Question

Match statements in column $I$ with results in column $II$ for the figure shown.$(g=10{\text{m/s}}^2)$

$\begin{array}{cccc}& \text{Column I}& & \text{Column II}\\ \text{(a)}& \text{Acceleration of}2\text{kg block}& \text{(p)}& 8\text{SI unit}\\ \text{(b)}& \text{Net force on}3\text{kg block}& \text{(q)}& 25\text{SI unit}\\ \text{(c)}& \text{Normal reaction between}& \text{(r)}& 2\text{SI unit}\\ & 2\text{kg and}1\text{kg}& & \\ \text{(d)}& \text{Normal reaction between}& \text{(s)}& 45\text{SI unit}\\ & 3\text{kg and}2\text{kg}& & \\ & & \text{(t)}& \text{None}\end{array}$

• A. a - s, b - r, c - q, d - p
• B. a - r, b - t, c - q, d - t
• C. a - s, b - p, c - q, d - r
• D. a - r, b - q, c - r, d - p

Answer 1

The correct option is B a - r, b - t, c - q, d - t

(a) → (r); (b) → (t); (c) → (q); (d) → (t)
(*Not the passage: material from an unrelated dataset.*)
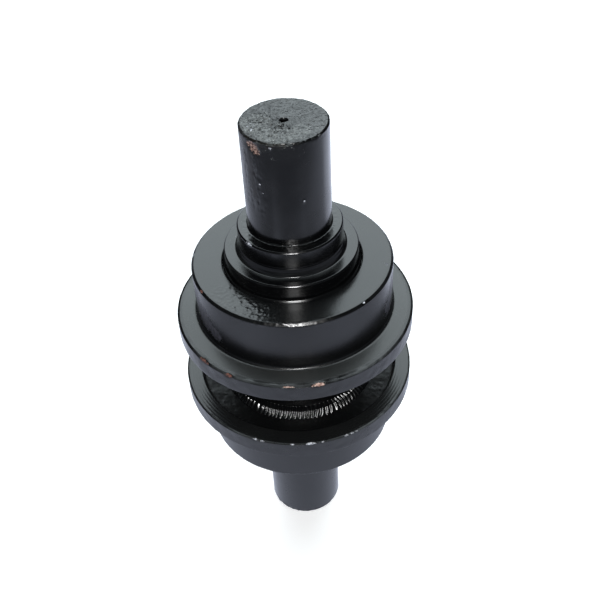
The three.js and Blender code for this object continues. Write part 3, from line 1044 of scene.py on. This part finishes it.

Let $a$ be acceleration of masses together as a system along the inclined plane
$42-mg\sin {30}^{\circ }=ma$
$\Rightarrow -6\times 10\times \frac{1}{2}+42=6a$
$\Rightarrow 12=6a$
$\therefore a=2{\text{m/s}}^2$

Net force on $3kg$ mass is $3a=6N$

From FBD of $1kg$ mass
$R-18-g\sin {30}^{\circ }=a$
$R-18-5=a$
$R-23=2$
$R=25\text{N}$

From FBD of $3kg$ mass
$60-R^{\prime }-3g\sin {30}^{\circ }=3a$
$60-R^{\prime }-15=6$
$45-R^{\prime }=6$
$R^{\prime }=39\text{N}$